HISTORY
Charles de Gaulle is the flagship of the French Navy (Marine
Nationale). The ship is the tenth French aircraft carrier, the first
French nuclear-powered surface vessel, and the only nuclear-powered
carrier completed outside of the United States Navy. She is named
after French statesman and general Charles de Gaulle.
The ship carries a complement of Dassault Rafale M and E‑2C Hawkeye
aircraft, EC725 Caracal and AS532 Cougar helicopters for combat
search and rescue, as well as modern electronics and Aster missiles.
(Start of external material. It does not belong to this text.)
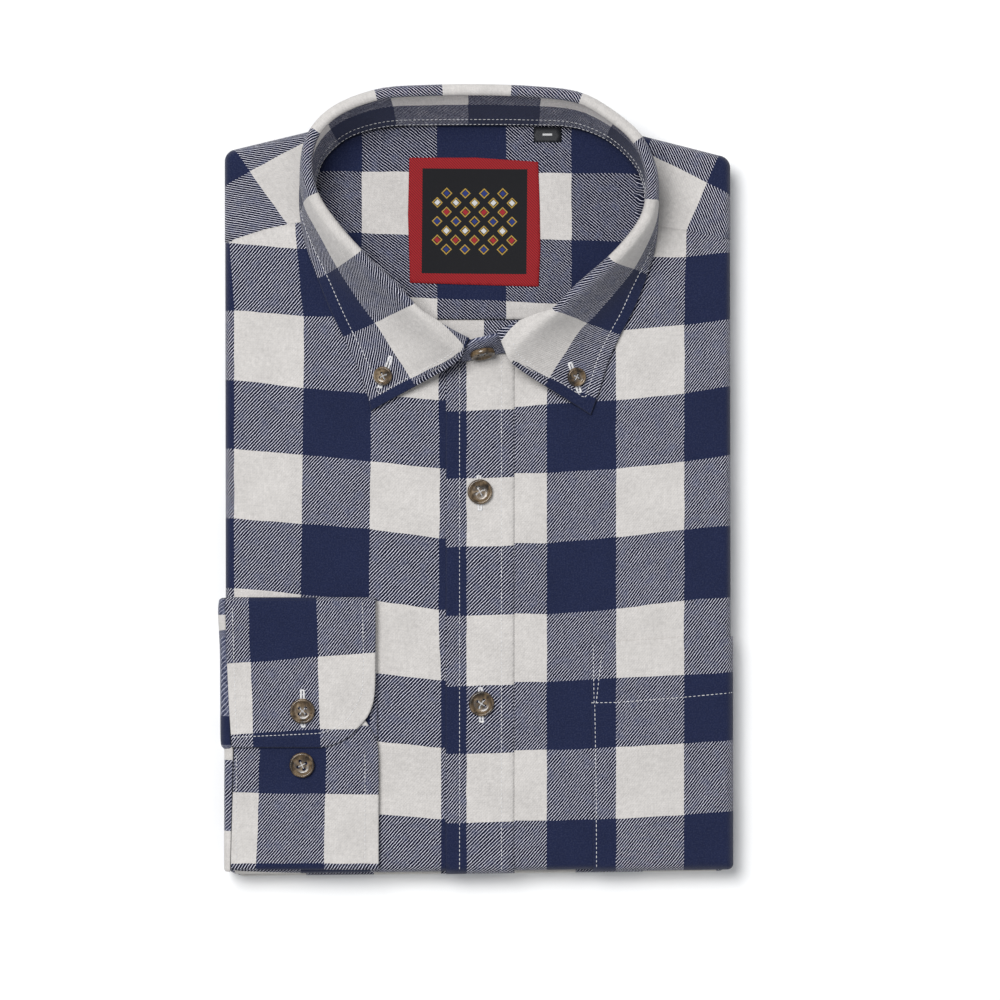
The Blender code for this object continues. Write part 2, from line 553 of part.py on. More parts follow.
def leaf_grids():
    """Outer and inner face of the collar leaf."""
    radius = COLLAR_CLOTH / 2 + GAP + COLLAR_CLOTH
    fall_angle = RIDGE - 1.9 / radius
    table = np.array([row[1:] for row in LEAF])
    for row in table:
        if row[6] == 0.0:
            row[6] = body_top(row[4], row[5]) + GAP + COLLAR_CLOTH + 0.2
    rows = 2 * len(LEAF) - 1
    sections = []
    up = np.array((0.0, 0.0, 1.0))
    for i in range(rows):
        at, off, rise, lip, ex, ey, ez, bow, flare = smooth_path(table, i / 2)
        top = smooth_path(STAND_TOP, at)
        x, y, above = smooth_path(SEAM, at)
        foot = np.array((x, y, body_top(x, y) + above))
        edge = np.array((ex, ey, ez))
        along = smooth_path(STAND_TOP, min(at + 0.2, len(STAND) - 1.0)) - smooth_path(STAND_TOP, max(at - 0.2, 0.0))
        along[2] = 0.0
        along /= np.linalg.norm(along)
        out = np.array((-along[1], along[0], 0.0))
        down = (foot - top) / np.linalg.norm(foot - top)
        side = np.cross(along, down)
        side *= np.sign(side @ out) / np.linalg.norm(side)
        centre = top + out * off + up * rise

        def over_roll(distance):
            """Point of the leaf's face this far back over the roll from its ridge."""
            angle = RIDGE + distance / radius
            beyond = max(0.0, angle - math.pi) * radius
            angle = min(angle, math.pi)
            return centre + radius * (math.cos(angle) * side - math.sin(angle) * down) + down * beyond

        # At the points the leaf lies open from the stand's edge; further back it rolls over it.
        reach = 0.7 + 1.75 * max(0.0, lip)
        rolled = [over_roll(reach * (1 - k / 5)) for k in range(5)]
        first = top - down * (COLLAR_CLOTH + GAP)
        ridge = over_roll(0.0)
        opens = min(1.0, max(0.0, off / 2.0))
        over = [(first + (ridge - first) * k / 5) * opens + rolled[k] * (1 - opens) for k in range(5)]
        over.append(over_roll(-0.6))
        start = over_roll(-1.9)
        plan = (start - edge) * np.array((1.0, 1.0, 0.0))
        drop = start[2] - edge[2]
        first_pull = start + (math.sin(fall_angle) * side + math.cos(fall_angle) * down) * bow
        last_pull = edge + plan * 0.45 * flare + up * drop * (0.5 * (1 - flare) + 0.06)
        fall = []
        for k in range(9):
            t = k / 8
            pulls = 3 * first_pull * t * (1 - t) ** 2 + 3 * last_pull * t * t * (1 - t)
            fall.append(start * (1 - t) ** 3 + pulls + edge * t ** 3)
        sections.append(over + fall)
    outer = np.array(sections)
    normal = -grid_normals(outer)
    return outer, outer - normal * COLLAR_CLOTH * np.sign(normal[len(normal) // 2, 8, 1])


def main():
    for old in list(bpy.data.objects):
        bpy.data.objects.remove(old, do_unlink=True)
    build_core()
    build_body()
    build_neck()
    build_sleeve_and_cuff()


def build_core():
    """The hidden layers: back, left sleeve, side flaps and tail, pressed into one rounded body."""
    end = BODY.length(NECK_RIGHT) / 2
    stations = BODY.stations(NECK_RIGHT, end, NECK_RIGHT, end)[:-1]
    ring = [BODY.point(s, FOLD_RADIUS) for s in stations]
    shallow = neck_loop(6.6, 0.5)
    deep = neck_loop(5.8, 1.0)
    flat, faces = filled(ring, GRID * 1.5, (shallow, deep))
    count = len(ring)
    below = CLOTH + GAP
    points = []
    for i, (x, y) in enumerate(flat):
        hit, nearest = inside(np.array((x, y)), deep)
        sunk = hit or nearest < 0.05
        if sunk:
            room = GAP if nearest < 0.05 else GAP + 0.6
            points.append((x, y, neck_top(x, y) - CLOTH - room))
        else:
            points.append((x, y, body_top(x, y) - below))
    roll = FOLD_RADIUS - below
    half = FOLD_RADIUS
    rings = []
    for k in range(1, 6):
        angle = math.pi * k / 5
        rings.append((BODY, FOLD_RADIUS - roll * math.sin(angle), -half + roll * math.cos(angle), True))
    rings.append((BODY, FOLD_RADIUS + FOLD_RETURN + 0.8, -half - roll, True))
    layer_tops = (9.6, 4.8)
    rings.append((BODY, FOLD_RADIUS + FOLD_RETURN + 0.8, layer_tops[0], False))
    for top in layer_tops:
        bulge = top / 2 if top == layer_tops[-1] else (layer_tops[0] - layer_tops[1]) / 2
        for inset, share in ((5.0, 0.0), (1.4, 0.25), (0.3, 0.8), (0.3, 1.2), (1.4, 1.75), (5.0, 2.0)):
            if top == layer_tops[-1] and share == 0.0:
                continue
            rings.append((UNDER, inset, top - bulge * share, False))
    previous = list(range(count))
    for outline, inset, height, hangs in rings:
        row = []
        for s, (x0, y0) in zip(stations, ring):
            if outline is UNDER and s[0] == "side":
                s = (s[0], s[1], s[2] * UNDER.length(s[1]) / BODY.length(s[1]))
            x, y = outline.point(s, inset)
            z = body_top(x0, y0) + height if hangs else height
            row.append(len(points))
            points.append((x, y, z))
        for i in range(count):
            j = (i + 1) % count
            faces.append((previous[i], row[i], row[j], previous[j]))
        previous = row
    faces.append(tuple(reversed(previous)))
    place("folded_core", points, faces, "check")


def neck_loop(outward, inside_roll):
    """A closed line round the neck opening, anticlockwise seen from above.

    It keeps at least inside_roll away from where the body's edge starts to roll."""
    found = []
    for point in seam_shifted(1, 28, outward):
        for corner, inward in zip(BODY.corner, BODY.inward):
            short = FOLD_RADIUS + inside_roll - (point - corner) @ inward
            point = point + inward * max(0.0, short)
        found.append(point)
    return list(reversed(found))


def build_body():
    left_seam_at = BODY.side_at(RIGHT_SHOULDER, 1, YOKE_SEAM_RIGHT[0][1] - GAP / 2)
    bottom_at = BODY.side_at(RIGHT_HEM, 0, FRONT_EDGES_MEET - GAP)
    stations = BODY.stations(RIGHT_SHOULDER, left_seam_at, RIGHT_HEM, bottom_at)
    neck = list(reversed(seam_shifted(1, 7, -1.0)))
    start = BODY.point(stations[-1], FOLD_RADIUS + 8.0)
    edge = [start, (FRONT_EDGES_MEET - GAP, 62.0)]
    across = [(x, y - GAP / 2) for x, y in reversed(YOKE_SEAM_RIGHT[1:])]
    line = edge + list(reversed(neck))[1:] + across
    folded_panel("right_front", stations, line, 0.0, CLOTH)

    start_at = BODY.side_at(RIGHT_HEM, 0, FRONT_EDGES_MEET + GAP)
    end_at = BODY.side_at(LEFT_HEM, 1, YOKE_SEAM_LEFT[0][1] - GAP / 2)
    stations = BODY.stations(RIGHT_HEM, start_at, LEFT_HEM, end_at)
    across = [(x, y - GAP / 2) for x, y in YOKE_SEAM_LEFT[1:]]
    neck = seam_shifted(21, 27, -1.0)
    line = across + neck + [(FRONT_EDGES_MEET + GAP, 58.0), BODY.point(stations[0], FOLD_RADIUS + 8.0)]
    folded_panel("left_front", stations, line, 0.0, CLOTH)

    start_at = BODY.side_at(LEFT_HEM, 1, YOKE_SEAM_LEFT[0][1] + GAP / 2)
    end_at = BODY.side_at(RIGHT_SHOULDER, 1, YOKE_SEAM_RIGHT[0][1] + GAP / 2)
    stations = BODY.stations(LEFT_HEM, start_at, RIGHT_SHOULDER, end_at)
    left = [(x, y + GAP / 2) for x, y in YOKE_SEAM_RIGHT[1:]]
    right = [(x, y + GAP / 2) for x, y in reversed(YOKE_SEAM_LEFT[1:])]
    line = left + seam_shifted(8, 20, -1.0) + right
    folded_panel("yoke_outside", stations, line, 0.0, CLOTH, step=GRID)

    start_at = BODY.side_at(RIGHT_HEM, 0, PLACKET_LEFT)
    end_at = BODY.side_at(RIGHT_HEM, 0, PLACKET_RIGHT)
    stations = BODY.stations(RIGHT_HEM, start_at, RIGHT_HEM, end_at)
    ends = [BODY.point(s, FOLD_RADIUS + 8.0) for s in (stations[-1], stations[0])]
    line = [ends[0]] + list(PLACKET_NECK) + [ends[1]]
    folded_panel("placket", stations, line, GAP + CLOTH, CLOTH, step=16.0)

    start_at = BODY.side_at(RIGHT_HEM, 0, POCKET_SIDE[-1][0])
    end_at = BODY.side_at(LEFT_HEM, 1, POCKET_TOP[0][1])
    stations = BODY.stations(RIGHT_HEM, start_at, LEFT_HEM, end_at)
    line = list(POCKET_TOP[1:]) + list(POCKET_SIDE[1:])
    folded_panel("pocket", stations, line, GAP + POCKET_CLOTH, POCKET_CLOTH)

    on_placket = GAP + CLOTH
    for name, x, y in (("button_front_upper", 2.1, -2.4), ("button_front_lower", 2.8, -99.8)):
        button(name, "large", (x, y, body_top(x, y) + on_placket), (0.0, 0.0, 1.0))


def build_neck():
    loop = neck_loop(5.0, 1.6)
    seam = INNER_YOKE_SEAM_Y
    upper = clipped(loop, seam + GAP / 2, 1)
    lower = clipped(loop, seam - GAP / 2, -1)
    flat_panel("yoke_inside", upper, neck_top, CLOTH)
    flat_panel("back_inside", lower, neck_top, CLOTH)
    on_yoke = GAP + LABEL_CLOTH
    for name, corners, finish in (("label", LABEL, "label"), ("size_tab", SIZE_TAB, "tab")):
        flat_panel(name, [np.array(c) for c in corners], lambda x, y: neck_top(x, y) + on_yoke, LABEL_CLOTH,
                   finish, step=10.0)
    outer, inner = stand_grids()
    grid_wall("collar_stand", outer, inner)
    leaf_outer, leaf_inner = leaf_grids()
    grid_wall("collar_leaf", leaf_outer, leaf_inner)
    for name, x, y in (("button_collar_right", -42.2, 50.9), ("button_collar_left", 46.1, 50.4)):
        centre, normal = seat(leaf_outer, x, y, BUTTON_SIZES["small"][0] / 2)
        button(name, "small", centre, normal)
    centre, normal = seat(outer[-9:], 3.1, 61.4, BUTTON_SIZES["large"][0] / 2)
    button("button_neck", "large", centre, normal)


def clipped(loop, y, side):
    """The part of a closed loop above (side 1) or below (side -1) a line of constant y."""
    found = []
    for a, b in zip(loop, loop[1:] + loop[:1]):
        if (a[1] - y) * side >= 0:
            found.append(a)
        if (a[1] - y) * (b[1] - y) < 0:
            found.append(a + (b - a) * (y - a[1]) / (b[1] - a[1]))
    return found


def build_sleeve_and_cuff():
    columns = 12
    inner = np.zeros((len(SLEEVE_ROWS), columns, 3))
    walls = np.array([row[2] for row in SLEEVE_ROWS])
    for i, (_, y, _, top_x) in enumerate(SLEEVE_ROWS):
        path = [(x, z) for x, z in SLEEVE_PATH]
        path[0] = (top_x, SLEEVE_PATH[0][1])
        for j in range(columns):
            x, z = smooth_path(path, j * (len(path) - 1) / (columns - 1))
            inner[i, j] = (x, y, z)
    normal = grid_normals(inner)
    normal *= -np.sign(normal[0, columns // 2, 0])
    grid_wall("right_sleeve", inner + normal * walls[:, None, None], inner)

    columns = 7
    middle = np.zeros((len(CUFF), columns, 3))
    for i, (_, y, above, left, right) in enumerate(CUFF):
        for j in range(columns):
            x = left + (right - left) * j / (columns - 1)
            middle[i, j] = (x, y, body_top(x, y) + GAP + above)
    normal = grid_normals(middle)
    normal *= np.sign(normal[3, 3, 2])
    grid_wall("cuff", middle + normal * CUFF_CLOTH / 2, middle - normal * CUFF_CLOTH / 2)
    over, under = 4.7 + CUFF_CLOTH / 2, 2.75 + CUFF_CLOTH / 2
    for name, x, y, above in (
        ("button_cuff_over", -79.3, -103.0, over),
        ("button_cuff_under", -79.6, -127.9, under),
    ):
        button(name, "large", (x, y, body_top(x, y) + GAP + above), (0.0, 0.0, 1.0))


main()
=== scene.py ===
"""A man's button-down shirt in brushed check flannel, folded flat on a pale table.

Sizes are millimetres unless a name says otherwise, and MM turns them into metres.
"""

import math

import bpy
import numpy as np
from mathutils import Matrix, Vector
from mathutils.bvhtree import BVHTree
from mathutils.geometry import delaunay_2d_cdt


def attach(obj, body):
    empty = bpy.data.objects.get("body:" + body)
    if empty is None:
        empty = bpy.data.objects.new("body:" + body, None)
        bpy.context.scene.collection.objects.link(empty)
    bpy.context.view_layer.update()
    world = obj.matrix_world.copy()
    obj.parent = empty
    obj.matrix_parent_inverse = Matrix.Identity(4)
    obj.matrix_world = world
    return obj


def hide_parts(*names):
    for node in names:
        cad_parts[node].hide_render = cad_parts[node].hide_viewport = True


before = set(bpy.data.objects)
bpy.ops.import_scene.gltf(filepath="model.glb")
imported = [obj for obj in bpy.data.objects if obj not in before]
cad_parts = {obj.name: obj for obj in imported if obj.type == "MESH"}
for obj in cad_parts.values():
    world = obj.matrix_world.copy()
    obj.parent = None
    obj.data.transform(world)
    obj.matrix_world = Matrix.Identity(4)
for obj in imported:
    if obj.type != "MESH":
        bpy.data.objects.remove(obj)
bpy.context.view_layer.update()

# --- Table, daylight and camera ---
# The shirt lies on a plain white table, in soft light from a large window high on the upper left and a pale
# room all round. The camera hangs two metres straight above it.
MM = 0.001
VIEW_CENTRE = (11.3, -6.2, 24.0)
CAMERA_HEIGHT = 2000.0
VIEW_WIDTH = 460.0
SENSOR = 36.0
ROOM_LIGHT = 0.34
LIGHTS = (  # name, place and size in metres, watts
    ("window", (-1.15, 1.3, 4.2), 1.9, 189.0),
    ("fill", (1.3, -0.6, 3.4), 1.6, 10.0),
)


def finish_node(tree, kind, sockets=None, **settings):
    """One node of a finish, with its settings, and its sockets given a value or another node's output."""
    made = tree.nodes.new(kind)
    for name, value in settings.items():
        setattr(made, name, value)
    for name, value in (sockets or {}).items():
        if isinstance(value, bpy.types.NodeSocket):
            tree.links.new(value, made.inputs[name])
        else:
            made.inputs[name].default_value = value
    return made


def finish(name, **sockets):
    """A material with one Principled BSDF. Its constants go by socket name, with _ for a space."""
    made = bpy.data.materials.new(name)
    made.use_nodes = True
    shader = made.node_tree.nodes["Principled BSDF"]
    for socket, value in sockets.items():
        shader.inputs[socket.replace("_", " ")].default_value = value
    return made, made.node_tree, shader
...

She is a CATOBAR-type carrier that uses two 75 m C13‑3 steam
catapults of a shorter version of the catapult system installed on
the U.S. Nimitz-class aircraft carriers, one catapult at the bow and
one across the front of the landing area. As of May 2019, Charles de
Gaulle is the only non-American carrier-vessel that has a catapult
launch system, which has allowed for operation of F/A-18E/F Super
Hornets and C-2 Greyhounds of the US Navy.
Construction
The carrier replaced Foch, a conventionally powered aircraft
carrier, in 2001. Clemenceau and Foch were completed in 1961 and
1963 respectively; the requirement for a replacement was identified
in the mid-1970s.
The hull was laid down in April 1989 at the DCNS Brest naval
shipyard. The carrier was launched in May 1994 and at 42,000 tonnes
(full load) was the largest warship launched in Western Europe since
HMS Ark Royal in 1950. She was to be named Richelieu in 1986 by the
French president at the time, François Mitterrand, after the famous
French statesman Armand-Jean du Plessis, Cardinal Richelieu. On 18
May 1987, however, the name of the ship was changed to Charles de
Gaulle by the Gaullist Prime Minister at the time, Jacques Chirac.
Construction quickly fell behind schedule as the project was starved
of funding, which was worsened by the economic recession in the
early 1990s. Total costs for the vessel would top €3 billion. Work
on the ship was suspended altogether on four occasions: 1990, 1991,
1993, and 1995. The ship was commissioned on 18 May 2001, five years
behind the projected deadline.
Spying incident
In 1993, it was alleged by The Guardian that a group of engineers
inspecting the vessel during her construction were British Secret
Intelligence Service (MI6) operatives, believed to have been
learning the method of shielding the nuclear reactors, amongst other
technical details. However, the newspaper published a denial by both
the British government and the Direction de la surveillance du
territoire (DST) (in English: Directorate of Territorial
Surveillance) that there had been any incident.
Trials and technical problems
Charles de Gaulle entered sea trials in 1999. These identified the
need to extend the flight deck to safely operate the E-2C Hawkeye.
This operation sparked negative publicity, however, as the same
tests had been conducted on both Foch and Clemenceau when the F‑8E
(FN) Crusader fighter had been introduced. The 5 million francs for
the extension was 0.025% of the total budget for the Charles de
Gaulle project. On 28 February 2000, a nuclear reactor trial
triggered the combustion of additional isolation elements, producing
a smoke incident.
The ship left Toulon for her fourteenth and final sea trial on 24
October 2000. During the night of 9–10 November, in the Western
Atlantic while en route toward Norfolk, Virginia, the port propeller
broke, and the ship had to return to Toulon to have a replacement
fitted. The investigations that followed showed similar structural
faults in the other propeller and in the spare propellers: bubbles
in the one-piece copper-aluminium alloy propellers near the centre.
Although the supplier, Atlantic Industrie, was not believed to have
intentionally been at fault, it was nevertheless blamed for
poor-quality construction. A few hours after the French defense
minister ordered an investigation on quality management, a fire
destroyed the archives of the supplier. As a temporary solution, the
less advanced spare propellers of Clemenceau and Foch were used,
limiting the maximum speed to 24 knots (44 km/h) instead of the
contractual 27 knots (50 km/h).
On 5 March 2001, Charles de Gaulle went back to sea with two older
propellers and sailed at 25.2 knots (47 km/h) on her trials. Between
July and October, she had to be refitted once more due to abnormal
noises, as loud as 100 dB, near the starboard propeller, which had
rendered the aft part of the ship uninhabitable.